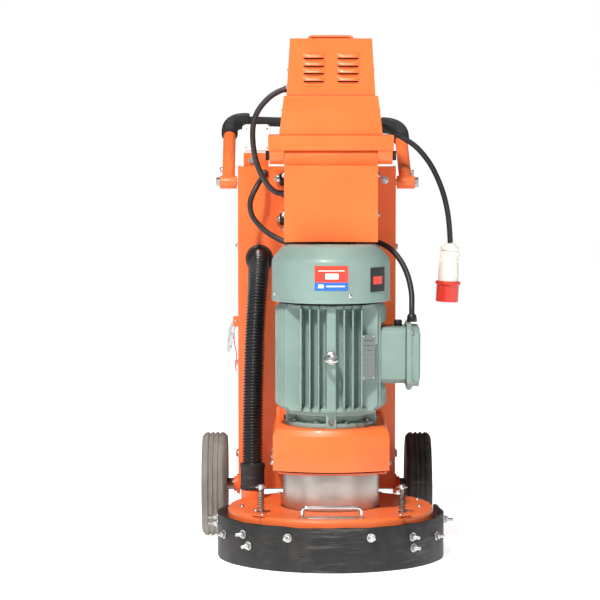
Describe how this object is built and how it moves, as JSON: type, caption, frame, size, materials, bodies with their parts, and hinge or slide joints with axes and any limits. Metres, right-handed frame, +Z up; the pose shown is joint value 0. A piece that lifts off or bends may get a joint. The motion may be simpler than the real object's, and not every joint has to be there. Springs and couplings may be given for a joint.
{
  "type": "walk-behind concrete floor grinder",
  "caption": "Walk-behind planetary concrete floor grinder with an upright electric motor, floating dust shroud, wheeled frame, folding handlebar and tilting control console.",
  "frame": {"origin": "on the floor, under the middle of the machine's footprint with the free cord and its plug left out", "axes": "+X to the right seen from the grinding head's side, +Y from the grinding head back to the handlebar, +Z up"},
  "size_m": [0.6175, 0.722, 1.2011],
  "materials": {
    "orange_paint": "powder coat, semi-gloss, worn at the edges",
    "motor_paint": "sprayed grey-green enamel on castings",
    "stainless": "rolled stainless sheet, lightly brushed",
    "zinc": "bright zinc plate",
    "steel": "machined steel, oily",
    "copper": "laminations with enamelled copper windings",
    "rubber": "matt black rubber, dusty",
    "tyre": "solid tyre, grey with concrete dust",
    "cable": "black rubber cable sheath",
    "black_plastic": "moulded, fine grain",
    "white_plastic": "moulded, satin",
    "red_plastic": "moulded, satin gloss",
    "green_plastic": "moulded, satin gloss"
  },
  "bodies": {
    "chassis": {"frame_column": "orange_paint", "handle_pivot_shaft": "zinc", "switch_box": "white_plastic", "axle": "steel", "head_cover": "orange_paint", "head_drum": "stainless", "gear_case": "steel", "float_bolt_1": "zinc", "float_bolt_2": "zinc", "float_spring_1": "zinc", "float_spring_2": "zinc", "motor_flange": "motor_paint", "motor_housing": "motor_paint", "stator": "copper", "fan_cowl": "motor_paint", "lifting_eye": "zinc", "terminal_box": "motor_paint", "terminal_box_lid": "motor_paint", "front_box": "orange_paint", "drive_unit": "black_plastic", "hinge_neck": "orange_paint", "hinge_pin": "steel", "console_lead": "cable", "box_lead": "cable", "motor_lead": "cable", "vacuum_hose": "rubber", "cord_gland": "black_plastic", "power_cord": "cable", "plug_body": "white_plastic", "plug_collar": "red_plastic"},
    "left_wheel": {"left_tyre": "tyre", "left_rim": "orange_paint"},
    "right_wheel": {"right_tyre": "tyre", "right_rim": "orange_paint"},
    "handlebar": {"handlebar_tube": "orange_paint", "handlebar_grip": "rubber"},
    "shroud": {"dust_shroud": "orange_paint", "front_hatch": "orange_paint", "skirt": "rubber", "hatch_handle": "zinc", "hose_cuff": "rubber"},
    "carrier": {"planet_carrier": "steel"},
    "disc_1": {"grinding_disc_1": "steel", "planet_gear_1": "steel"},
    "disc_2": {"grinding_disc_2": "steel", "planet_gear_2": "steel"},
    "disc_3": {"grinding_disc_3": "steel", "planet_gear_3": "steel"},
    "rotor": {"rotor_shaft": "steel", "cooling_fan": "black_plastic"},
    "console": {"saddle_bracket": "orange_paint", "console_base": "orange_paint", "console_cabinet": "orange_paint", "operator_panel": "black_plastic", "guard_bar": "orange_paint"},
    "stop_head": {"emergency_stop": "red_plastic"},
    "knob": {"speed_knob": "black_plastic"},
    "start_cap": {"start_button": "green_plastic"},
    "stop_cap": {"stop_button": "red_plastic"},
    "latch": {"latch_lever": "zinc"}
  },
  "joints": [
    {"name": "left_wheel_spin", "type": "hinge", "parent": "chassis", "child": "left_wheel", "pos_m": [-0.254, 0.181, 0.125], "axis": [1, 0, 0], "continuous": true},
    {"name": "right_wheel_spin", "type": "hinge", "parent": "chassis", "child": "right_wheel", "pos_m": [0.236, 0.181, 0.125], "axis": [1, 0, 0], "continuous": true},
    {"name": "handlebar_fold", "type": "hinge", "parent": "chassis", "child": "handlebar", "pos_m": [0, 0.151, 0.855], "axis": [-1, 0, 0], "range_deg": [0, 100]},
    {"name": "console_tilt", "type": "hinge", "parent": "chassis", "child": "console", "pos_m": [0.022, -0.099, 0.924], "axis": [1, 0, 0], "range_deg": [-10, 25], "deforming": ["console_lead"]},
    {"name": "shroud_float", "type": "slide", "parent": "chassis", "child": "shroud", "axis": [0, 0, 1], "range_m": [0, 0.012], "stiffness_N_per_m": 1500, "springref_m": -0.005, "deforming": ["float_spring_1", "float_spring_2", "vacuum_hose"]},
    {"name": "carrier_spin", "type": "hinge", "parent": "chassis", "child": "carrier", "pos_m": [0.022, -0.099, 0.05], "axis": [0, 0, 1], "continuous": true},
    {"name": "disc_1_spin", "type": "hinge", "parent": "carrier", "child": "disc_1", "pos_m": [0.022, 0.018, 0.02], "axis": [0, 0, 1], "continuous": true},
    {"name": "disc_2_spin", "type": "hinge", "parent": "carrier", "child": "disc_2", "pos_m": [-0.07933, -0.1575, 0.02], "axis": [0, 0, 1], "continuous": true},
    {"name": "disc_3_spin", "type": "hinge", "parent": "carrier", "child": "disc_3", "pos_m": [0.12333, -0.1575, 0.02], "axis": [0, 0, 1], "continuous": true},
    {"name": "rotor_spin", "type": "hinge", "parent": "chassis", "child": "rotor", "pos_m": [0.022, -0.099, 0.4], "axis": [0, 0, 1], "continuous": true},
    {"name": "emergency_stop_press", "type": "slide", "parent": "console", "child": "stop_head", "axis": [0, -0.6192, -0.7852], "range_m": [0, 0.005], "stiffness_N_per_m": 1500},
    {"name": "speed_knob_turn", "type": "hinge", "parent": "console", "child": "knob", "pos_m": [-0.03, -0.001, 1.151], "axis": [0, 0.6192, 0.7852], "range_deg": [-135, 135]},
    {"name": "start_press", "type": "slide", "parent": "console", "child": "start_cap", "axis": [0, -0.6192, -0.7852], "range_m": [0, 0.003], "stiffness_N_per_m": 1200},
    {"name": "stop_press", "type": "slide", "parent": "console", "child": "stop_cap", "axis": [0, -0.6192, -0.7852], "range_m": [0, 0.003], "stiffness_N_per_m": 1200},
    {"name": "latch_swing", "type": "hinge", "parent": "chassis", "child": "latch", "pos_m": [-0.204, 0.145, 0.524], "axis": [0, 1, 0], "range_deg": [0, 140]}
  ],
  "couplings": [
    {"joint": "disc_1_spin", "follows": "carrier_spin", "ratio": -3.0526},
    {"joint": "disc_2_spin", "follows": "carrier_spin", "ratio": -3.0526},
    {"joint": "disc_3_spin", "follows": "carrier_spin", "ratio": -3.0526},
    {"joint": "rotor_spin", "follows": "carrier_spin", "ratio": 3.9}
  ]
}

What this task involves:
Copy the data above exactly. Every line must be included.

Response below:
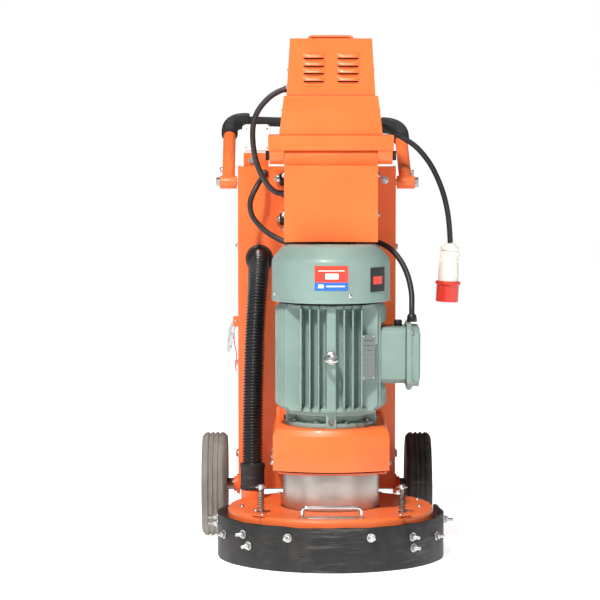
Describe how this object is built and how it moves, as JSON: type, caption, frame, size, materials, bodies with their parts, and hinge or slide joints with axes and any limits. Metres, right-handed frame, +Z up; the pose shown is joint value 0. A piece that lifts off or bends may get a joint. The motion may be simpler than the real object's, and not every joint has to be there. Springs and couplings may be given for a joint.
{
  "type": "walk-behind concrete floor grinder",
  "caption": "Walk-behind planetary concrete floor grinder with an upright electric motor, floating dust shroud, wheeled frame, folding handlebar and tilting control console.",
  "frame": {"origin": "on the floor, under the middle of the machine's footprint with the free cord and its plug left out", "axes": "+X to the right seen from the grinding head's side, +Y from the grinding head back to the handlebar, +Z up"},
  "size_m": [0.6175, 0.722, 1.2011],
  "materials": {
    "orange_paint": "powder coat, semi-gloss, worn at the edges",
    "motor_paint": "sprayed grey-green enamel on castings",
    "stainless": "rolled stainless sheet, lightly brushed",
    "zinc": "bright zinc plate",
    "steel": "machined steel, oily",
    "copper": "laminations with enamelled copper windings",
    "rubber": "matt black rubber, dusty",
    "tyre": "solid tyre, grey with concrete dust",
    "cable": "black rubber cable sheath",
    "black_plastic": "moulded, fine grain",
    "white_plastic": "moulded, satin",
    "red_plastic": "moulded, satin gloss",
    "green_plastic": "moulded, satin gloss"
  },
  "bodies": {
    "chassis": {"frame_column": "orange_paint", "handle_pivot_shaft": "zinc", "switch_box": "white_plastic", "axle": "steel", "head_cover": "orange_paint", "head_drum": "stainless", "gear_case": "steel", "float_bolt_1": "zinc", "float_bolt_2": "zinc", "float_spring_1": "zinc", "float_spring_2": "zinc", "motor_flange": "motor_paint", "motor_housing": "motor_paint", "stator": "copper", "fan_cowl": "motor_paint", "lifting_eye": "zinc", "terminal_box": "motor_paint", "terminal_box_lid": "motor_paint", "front_box": "orange_paint", "drive_unit": "black_plastic", "hinge_neck": "orange_paint", "hinge_pin": "steel", "console_lead": "cable", "box_lead": "cable", "motor_lead": "cable", "vacuum_hose": "rubber", "cord_gland": "black_plastic", "power_cord": "cable", "plug_body": "white_plastic", "plug_collar": "red_plastic"},
    "left_wheel": {"left_tyre": "tyre", "left_rim": "orange_paint"},
    "right_wheel": {"right_tyre": "tyre", "right_rim": "orange_paint"},
    "handlebar": {"handlebar_tube": "orange_paint", "handlebar_grip": "rubber"},
    "shroud": {"dust_shroud": "orange_paint", "front_hatch": "orange_paint", "skirt": "rubber", "hatch_handle": "zinc", "hose_cuff": "rubber"},
    "carrier": {"planet_carrier": "steel"},
    "disc_1": {"grinding_disc_1": "steel", "planet_gear_1": "steel"},
    "disc_2": {"grinding_disc_2": "steel", "planet_gear_2": "steel"},
    "disc_3": {"grinding_disc_3": "steel", "planet_gear_3": "steel"},
    "rotor": {"rotor_shaft": "steel", "cooling_fan": "black_plastic"},
    "console": {"saddle_bracket": "orange_paint", "console_base": "orange_paint", "console_cabinet": "orange_paint", "operator_panel": "black_plastic", "guard_bar": "orange_paint"},
    "stop_head": {"emergency_stop": "red_plastic"},
    "knob": {"speed_knob": "black_plastic"},
    "start_cap": {"start_button": "green_plastic"},
    "stop_cap": {"stop_button": "red_plastic"},
    "latch": {"latch_lever": "zinc"}
  },
  "joints": [
    {"name": "left_wheel_spin", "type": "hinge", "parent": "chassis", "child": "left_wheel", "pos_m": [-0.254, 0.181, 0.125], "axis": [1, 0, 0], "continuous": true},
    {"name": "right_wheel_spin", "type": "hinge", "parent": "chassis", "child": "right_wheel", "pos_m": [0.236, 0.181, 0.125], "axis": [1, 0, 0], "continuous": true},
    {"name": "handlebar_fold", "type": "hinge", "parent": "chassis", "child": "handlebar", "pos_m": [0, 0.151, 0.855], "axis": [-1, 0, 0], "range_deg": [0, 100]},
    {"name": "console_tilt", "type": "hinge", "parent": "chassis", "child": "console", "pos_m": [0.022, -0.099, 0.924], "axis": [1, 0, 0], "range_deg": [-10, 25], "deforming": ["console_lead"]},
    {"name": "shroud_float", "type": "slide", "parent": "chassis", "child": "shroud", "axis": [0, 0, 1], "range_m": [0, 0.012], "stiffness_N_per_m": 1500, "springref_m": -0.005, "deforming": ["float_spring_1", "float_spring_2", "vacuum_hose"]},
    {"name": "carrier_spin", "type": "hinge", "parent": "chassis", "child": "carrier", "pos_m": [0.022, -0.099, 0.05], "axis": [0, 0, 1], "continuous": true},
    {"name": "disc_1_spin", "type": "hinge", "parent": "carrier", "child": "disc_1", "pos_m": [0.022, 0.018, 0.02], "axis": [0, 0, 1], "continuous": true},
    {"name": "disc_2_spin", "type": "hinge", "parent": "carrier", "child": "disc_2", "pos_m": [-0.07933, -0.1575, 0.02], "axis": [0, 0, 1], "continuous": true},
    {"name": "disc_3_spin", "type": "hinge", "parent": "carrier", "child": "disc_3", "pos_m": [0.12333, -0.1575, 0.02], "axis": [0, 0, 1], "continuous": true},
    {"name": "rotor_spin", "type": "hinge", "parent": "chassis", "child": "rotor", "pos_m": [0.022, -0.099, 0.4], "axis": [0, 0, 1], "continuous": true},
    {"name": "emergency_stop_press", "type": "slide", "parent": "console", "child": "stop_head", "axis": [0, -0.6192, -0.7852], "range_m": [0, 0.005], "stiffness_N_per_m": 1500},
    {"name": "speed_knob_turn", "type": "hinge", "parent": "console", "child": "knob", "pos_m": [-0.03, -0.001, 1.151], "axis": [0, 0.6192, 0.7852], "range_deg": [-135, 135]},
    {"name": "start_press", "type": "slide", "parent": "console", "child": "start_cap", "axis": [0, -0.6192, -0.7852], "range_m": [0, 0.003], "stiffness_N_per_m": 1200},
    {"name": "stop_press", "type": "slide", "parent": "console", "child": "stop_cap", "axis": [0, -0.6192, -0.7852], "range_m": [0, 0.003], "stiffness_N_per_m": 1200},
    {"name": "latch_swing", "type": "hinge", "parent": "chassis", "child": "latch", "pos_m": [-0.204, 0.145, 0.524], "axis": [0, 1, 0], "range_deg": [0, 140]}
  ],
  "couplings": [
    {"joint": "disc_1_spin", "follows": "carrier_spin", "ratio": -3.0526},
    {"joint": "disc_2_spin", "follows": "carrier_spin", "ratio": -3.0526},
    {"joint": "disc_3_spin", "follows": "carrier_spin", "ratio": -3.0526},
    {"joint": "rotor_spin", "follows": "carrier_spin", "ratio": 3.9}
  ]
}